Digital and analogue electronics are two fundamental branches of electronics that differ in their representation and processing of signals. Here’s an explanation of the differences between digital and analogue electronics, along with simple applications of each:

#### Digital Electronics:

1. Signal Representation: Digital electronics represent signals using discrete values or levels, typically as a series of binary digits (bits). These bits can be represented as “0” or “1” and are the building blocks of digital information.
2. Processing: Digital electronics process signals using logic gates, which perform Boolean operations (AND, OR, NOT) on binary inputs. These operations allow for logical manipulation, arithmetic calculations, and data storage and retrieval.
3. Noise Immunity: Digital signals have high noise immunity since they are represented by distinct binary values. As long as the signal remains above the specified threshold, it can be reliably interpreted as a “0” or “1,” even in the presence of noise or signal degradation.
4. Applications: Digital electronics find applications in various fields, including:
1. Computers and microprocessors: Processing and storing digital information.
2. Digital communication systems: Encoding, transmitting, and decoding digital signals.
3. Digital audio and video systems: Storing and reproducing digital media.
4. Digital control systems: Automating and controlling processes using digital logic.

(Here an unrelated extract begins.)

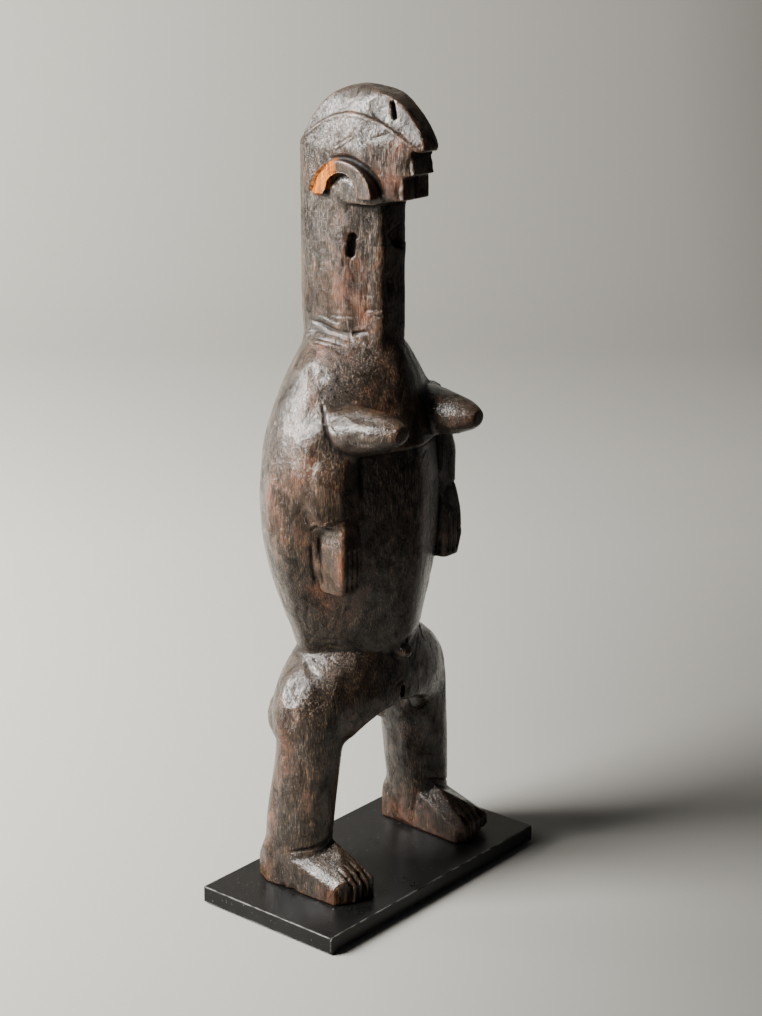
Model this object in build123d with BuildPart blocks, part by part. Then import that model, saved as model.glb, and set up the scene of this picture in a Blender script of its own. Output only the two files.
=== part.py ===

#### Analogue Electronics:

1. Signal Representation: Analogue electronics represent signals using continuous values that vary over time. These signals can take any value within a range and are typically represented as voltage or current levels.
2. Processing: Analogue electronics process signals using circuits that perform mathematical operations, such as amplification, filtering, modulation, and demodulation. They manipulate the continuous analogue signal to achieve desired outputs.
3. Sensitivity to Noise: Analogue signals are more susceptible to noise and signal degradation since they rely on continuous variations of voltage or current. Noise can distort the signal and introduce inaccuracies in the output.
4. Applications: Analogue electronics find applications in various fields, including:
1. Audio systems: Amplifying, filtering, and reproducing sound signals.
2. Analogue communication systems: Modulating and demodulating analogue signals for transmission.
3. Instrumentation and measurement systems: Sensing and converting physical quantities into analogue signals for measurement and control.
4. Power systems: Converting and distributing electrical power in analogue form.

The choice between digital and analogue electronics depends on the specific application requirements. Digital electronics excel in processing and storing discrete information and are well-suited for complex calculations and digital data manipulation. Analogue electronics, on the other hand, excel in processing continuous signals and are suitable for applications that require accurate representation of real-world phenomena.